* Start *
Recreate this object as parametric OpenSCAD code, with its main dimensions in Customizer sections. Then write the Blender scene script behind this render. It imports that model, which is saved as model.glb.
* End *
* Start *
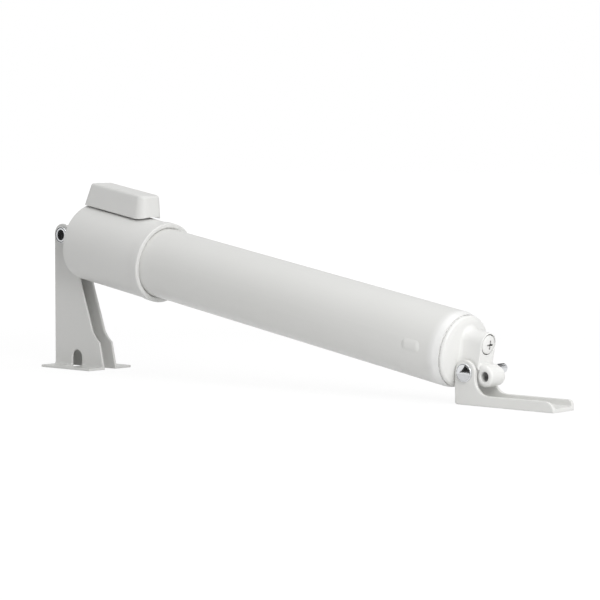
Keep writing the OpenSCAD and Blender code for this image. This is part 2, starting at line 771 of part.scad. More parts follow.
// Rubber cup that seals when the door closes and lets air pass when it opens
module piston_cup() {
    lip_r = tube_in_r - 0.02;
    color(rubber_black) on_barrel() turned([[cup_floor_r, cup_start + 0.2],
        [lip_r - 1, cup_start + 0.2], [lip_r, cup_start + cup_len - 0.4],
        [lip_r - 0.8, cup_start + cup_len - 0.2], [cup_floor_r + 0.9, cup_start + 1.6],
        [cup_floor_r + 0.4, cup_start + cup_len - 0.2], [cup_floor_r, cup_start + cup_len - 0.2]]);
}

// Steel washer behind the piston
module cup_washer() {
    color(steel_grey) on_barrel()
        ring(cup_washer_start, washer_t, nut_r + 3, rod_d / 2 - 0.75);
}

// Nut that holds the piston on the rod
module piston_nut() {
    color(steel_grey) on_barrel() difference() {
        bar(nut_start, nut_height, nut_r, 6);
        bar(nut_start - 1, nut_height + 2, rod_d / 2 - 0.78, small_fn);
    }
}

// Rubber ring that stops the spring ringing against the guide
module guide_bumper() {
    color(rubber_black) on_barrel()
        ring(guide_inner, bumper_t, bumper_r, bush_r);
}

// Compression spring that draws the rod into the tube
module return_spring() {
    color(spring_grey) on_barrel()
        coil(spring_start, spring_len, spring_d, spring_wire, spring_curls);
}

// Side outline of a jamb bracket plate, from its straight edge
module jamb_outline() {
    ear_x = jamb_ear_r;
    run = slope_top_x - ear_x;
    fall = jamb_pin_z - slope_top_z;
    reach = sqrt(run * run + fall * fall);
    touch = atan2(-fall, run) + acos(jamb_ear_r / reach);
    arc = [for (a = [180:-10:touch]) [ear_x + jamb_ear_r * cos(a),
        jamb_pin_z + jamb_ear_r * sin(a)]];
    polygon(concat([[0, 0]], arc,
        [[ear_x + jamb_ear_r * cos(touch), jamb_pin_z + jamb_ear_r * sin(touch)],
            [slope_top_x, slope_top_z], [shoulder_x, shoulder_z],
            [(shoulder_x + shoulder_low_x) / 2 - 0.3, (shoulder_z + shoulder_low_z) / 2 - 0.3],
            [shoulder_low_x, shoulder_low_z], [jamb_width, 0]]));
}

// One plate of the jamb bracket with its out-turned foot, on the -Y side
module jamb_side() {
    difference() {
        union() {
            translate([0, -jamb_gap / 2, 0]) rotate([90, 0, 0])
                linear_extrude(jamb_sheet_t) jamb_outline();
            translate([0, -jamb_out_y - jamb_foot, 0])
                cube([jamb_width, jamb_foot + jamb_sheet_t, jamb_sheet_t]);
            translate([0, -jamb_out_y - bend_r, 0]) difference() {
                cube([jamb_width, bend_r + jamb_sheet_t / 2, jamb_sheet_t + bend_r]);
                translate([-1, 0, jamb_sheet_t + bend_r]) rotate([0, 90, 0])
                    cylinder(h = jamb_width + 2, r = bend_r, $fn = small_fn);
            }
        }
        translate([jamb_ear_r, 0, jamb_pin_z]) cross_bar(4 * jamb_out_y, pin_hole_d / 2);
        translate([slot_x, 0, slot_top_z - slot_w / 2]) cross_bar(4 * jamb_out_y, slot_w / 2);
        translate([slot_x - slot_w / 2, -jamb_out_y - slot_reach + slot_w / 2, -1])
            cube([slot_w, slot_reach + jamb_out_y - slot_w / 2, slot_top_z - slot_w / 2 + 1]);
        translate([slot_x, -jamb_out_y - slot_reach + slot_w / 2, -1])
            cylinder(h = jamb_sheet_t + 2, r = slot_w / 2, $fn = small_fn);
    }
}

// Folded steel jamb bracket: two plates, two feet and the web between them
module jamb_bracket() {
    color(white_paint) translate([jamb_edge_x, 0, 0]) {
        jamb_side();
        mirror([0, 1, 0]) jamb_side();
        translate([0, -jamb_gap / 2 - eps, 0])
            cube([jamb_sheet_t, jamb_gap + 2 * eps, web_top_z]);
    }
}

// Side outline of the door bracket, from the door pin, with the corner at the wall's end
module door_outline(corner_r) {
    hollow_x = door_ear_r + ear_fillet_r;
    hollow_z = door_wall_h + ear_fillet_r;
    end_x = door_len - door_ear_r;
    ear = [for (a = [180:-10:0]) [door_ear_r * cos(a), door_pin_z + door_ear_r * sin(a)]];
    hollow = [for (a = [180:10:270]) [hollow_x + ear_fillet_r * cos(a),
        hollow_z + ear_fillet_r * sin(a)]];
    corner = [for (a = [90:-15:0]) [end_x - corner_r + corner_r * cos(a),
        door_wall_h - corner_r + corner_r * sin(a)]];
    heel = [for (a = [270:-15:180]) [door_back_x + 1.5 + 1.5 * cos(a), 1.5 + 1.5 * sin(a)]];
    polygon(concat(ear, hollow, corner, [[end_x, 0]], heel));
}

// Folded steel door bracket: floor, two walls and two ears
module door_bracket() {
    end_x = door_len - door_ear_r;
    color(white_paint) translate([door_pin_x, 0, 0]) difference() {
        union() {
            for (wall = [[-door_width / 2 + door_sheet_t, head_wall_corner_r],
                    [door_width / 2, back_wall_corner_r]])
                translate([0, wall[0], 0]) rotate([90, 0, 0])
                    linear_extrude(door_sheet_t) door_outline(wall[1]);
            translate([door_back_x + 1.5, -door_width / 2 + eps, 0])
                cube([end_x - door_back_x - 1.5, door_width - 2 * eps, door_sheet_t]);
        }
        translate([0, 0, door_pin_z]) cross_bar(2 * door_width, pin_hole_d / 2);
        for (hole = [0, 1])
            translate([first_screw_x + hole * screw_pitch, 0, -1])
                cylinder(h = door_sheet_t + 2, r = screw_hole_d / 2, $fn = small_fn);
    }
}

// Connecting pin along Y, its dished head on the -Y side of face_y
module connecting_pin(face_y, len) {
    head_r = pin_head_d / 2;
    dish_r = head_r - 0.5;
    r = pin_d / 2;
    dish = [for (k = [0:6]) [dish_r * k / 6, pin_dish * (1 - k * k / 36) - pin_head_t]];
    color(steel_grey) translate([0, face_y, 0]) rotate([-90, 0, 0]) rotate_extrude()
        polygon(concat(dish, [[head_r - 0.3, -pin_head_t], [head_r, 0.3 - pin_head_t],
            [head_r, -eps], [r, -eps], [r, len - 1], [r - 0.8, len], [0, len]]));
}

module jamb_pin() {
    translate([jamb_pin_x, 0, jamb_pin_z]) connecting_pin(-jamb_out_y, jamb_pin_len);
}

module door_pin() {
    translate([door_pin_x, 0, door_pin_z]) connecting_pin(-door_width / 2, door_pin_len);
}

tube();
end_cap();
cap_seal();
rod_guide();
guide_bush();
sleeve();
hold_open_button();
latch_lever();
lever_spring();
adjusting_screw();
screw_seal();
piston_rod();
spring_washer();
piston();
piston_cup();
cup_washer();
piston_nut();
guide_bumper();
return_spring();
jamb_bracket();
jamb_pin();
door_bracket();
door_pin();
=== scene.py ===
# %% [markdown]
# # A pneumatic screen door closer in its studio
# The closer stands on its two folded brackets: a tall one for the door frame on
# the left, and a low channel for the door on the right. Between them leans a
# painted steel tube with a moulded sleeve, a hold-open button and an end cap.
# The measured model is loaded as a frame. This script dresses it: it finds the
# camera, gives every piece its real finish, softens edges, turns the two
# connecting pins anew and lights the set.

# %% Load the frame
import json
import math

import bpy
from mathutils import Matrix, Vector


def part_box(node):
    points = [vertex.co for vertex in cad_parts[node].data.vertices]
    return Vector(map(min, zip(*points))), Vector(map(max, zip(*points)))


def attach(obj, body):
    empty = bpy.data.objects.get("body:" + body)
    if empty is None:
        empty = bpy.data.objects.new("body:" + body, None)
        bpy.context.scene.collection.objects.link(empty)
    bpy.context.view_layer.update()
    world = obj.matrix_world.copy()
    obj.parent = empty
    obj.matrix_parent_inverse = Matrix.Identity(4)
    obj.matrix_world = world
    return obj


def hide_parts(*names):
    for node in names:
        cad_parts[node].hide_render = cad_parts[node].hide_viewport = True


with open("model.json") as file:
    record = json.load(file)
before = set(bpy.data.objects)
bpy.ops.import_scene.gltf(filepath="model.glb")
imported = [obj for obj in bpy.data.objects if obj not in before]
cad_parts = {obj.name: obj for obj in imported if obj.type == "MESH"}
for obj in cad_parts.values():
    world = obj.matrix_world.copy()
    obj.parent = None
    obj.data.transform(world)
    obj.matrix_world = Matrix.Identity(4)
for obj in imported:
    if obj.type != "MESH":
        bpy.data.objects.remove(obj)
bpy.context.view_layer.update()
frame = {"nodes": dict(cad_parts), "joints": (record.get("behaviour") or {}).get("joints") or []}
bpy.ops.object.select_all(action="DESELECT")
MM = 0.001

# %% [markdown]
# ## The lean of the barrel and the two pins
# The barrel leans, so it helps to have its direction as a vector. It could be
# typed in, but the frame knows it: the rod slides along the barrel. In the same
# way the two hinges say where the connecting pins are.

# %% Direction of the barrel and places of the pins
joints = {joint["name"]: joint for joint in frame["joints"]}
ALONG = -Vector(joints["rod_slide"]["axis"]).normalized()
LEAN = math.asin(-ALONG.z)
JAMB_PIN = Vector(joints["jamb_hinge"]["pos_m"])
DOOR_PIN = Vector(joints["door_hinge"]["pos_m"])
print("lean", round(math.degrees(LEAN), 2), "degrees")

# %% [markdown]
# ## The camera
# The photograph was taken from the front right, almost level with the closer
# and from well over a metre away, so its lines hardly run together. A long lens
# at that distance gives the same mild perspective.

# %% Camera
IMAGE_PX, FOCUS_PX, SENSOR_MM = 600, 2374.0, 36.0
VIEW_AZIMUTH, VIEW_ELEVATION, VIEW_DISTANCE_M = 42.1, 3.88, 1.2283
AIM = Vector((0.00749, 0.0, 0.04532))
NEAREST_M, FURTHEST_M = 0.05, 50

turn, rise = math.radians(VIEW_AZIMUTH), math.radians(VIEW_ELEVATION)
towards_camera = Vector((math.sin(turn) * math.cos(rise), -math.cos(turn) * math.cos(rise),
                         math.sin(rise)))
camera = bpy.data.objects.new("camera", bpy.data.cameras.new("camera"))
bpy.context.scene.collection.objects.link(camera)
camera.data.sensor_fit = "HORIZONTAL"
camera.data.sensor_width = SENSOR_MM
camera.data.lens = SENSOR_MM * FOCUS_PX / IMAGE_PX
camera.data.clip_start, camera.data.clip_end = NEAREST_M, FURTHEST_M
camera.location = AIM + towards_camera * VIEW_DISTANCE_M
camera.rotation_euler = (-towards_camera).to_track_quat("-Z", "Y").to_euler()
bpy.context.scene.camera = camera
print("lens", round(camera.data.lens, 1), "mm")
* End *
**Challenge:** Retype only what lies between the line bearing "cad_parts[node].hide_render = cad_parts[node].hide_viewport" and the line bearing "imported = [obj", keeping both of those lines.

**Exercise response:**
        cad_parts[node].hide_render = cad_parts[node].hide_viewport = True


with open("model.json") as file:
    record = json.load(file)
before = set(bpy.data.objects)
bpy.ops.import_scene.gltf(filepath="model.glb")
imported = [obj for obj in bpy.data.objects if obj not in before]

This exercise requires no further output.